You won’t see calls for the assassination of Democrats. While some of the people posting are certifiable, they have enough sense – or the managers of the talk groups do – to know such talk isn’t protected by the First Amendment.

But you will see endless demonization of "libruls" and Democrats. A lot of these people are either utterly convinced that Democrats are traitors and satanists, or are intent on painting them that way. They often cite claims made by Rush and such disreputable right wing "news sources" as Newsmax, Jewish World Review and WNS to back up their strange, paranoid delusions. Rush doesn’t say Democrats are traitors who need to be shot; he merely spends three hours a day, fifteen hours a week, arguing that anything that is good for America, Democrats oppose.
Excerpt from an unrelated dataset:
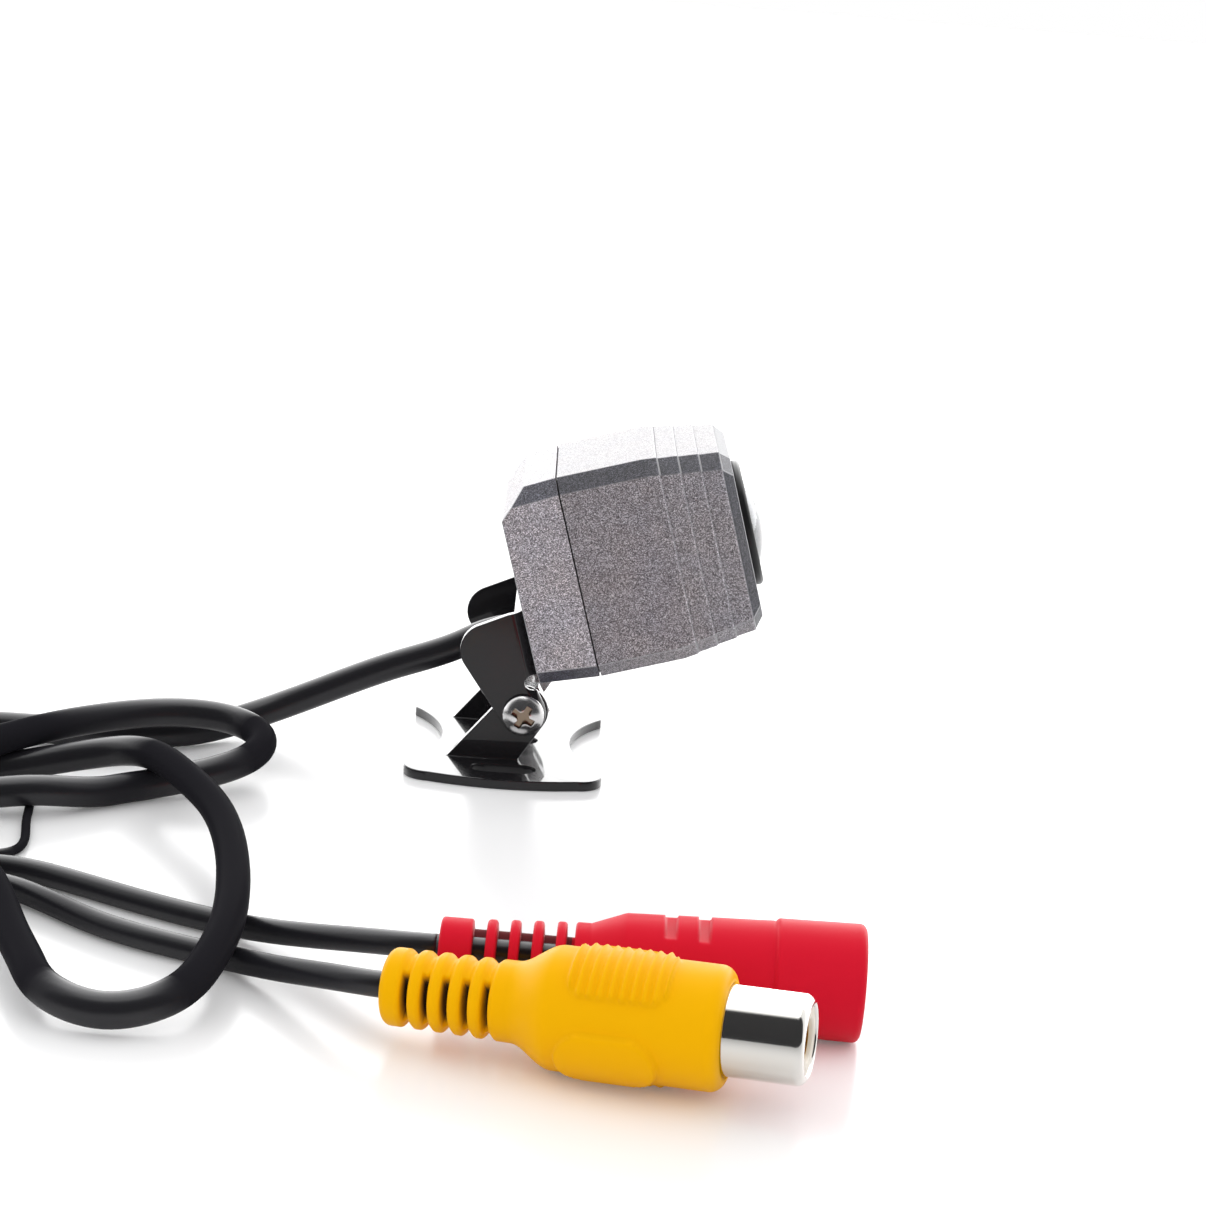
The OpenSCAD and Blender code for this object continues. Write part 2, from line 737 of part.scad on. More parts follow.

He leaves it for his listeners to build from that, and some of those listeners end up slipping over the edge, fed by anger and fear, until they start making threats and in rare instances, even trying to carry them out.

Threats from the right are getting more and more common. Folks like Bartcop, Rack Jite and I get "monkey mail" all the time; most of it is usually just right wingers accusing us of being America-haters and traitors because we don’t like Putsch (yes, folks, it’s true: I don’t like him. One little bit. I was going to mention that. Honest.). Every so often, we get something that’s more than just the usual dull-witted whine that "our type" need to be shut up, and they actually make a more direct threat.

Rush can try to change what Daschle said and howl that he’s innocent of accusations that Daschle never made, but this is what Daschle actually said, and he’s completely right:

"If entertainment becomes so much a part of politics and if that entertainment drives an emotional movement in this country among some people who don't know the difference between entertainment and politics, and who are then so energized to go out and hurt somebody, that troubles me about where politics in America is going,"

It troubles all of us. But we are a free people, and we aren’t going to back down from the brownshirts who so love Rush.

So let ‘em howl, Daschle. You did the right thing by talking about it.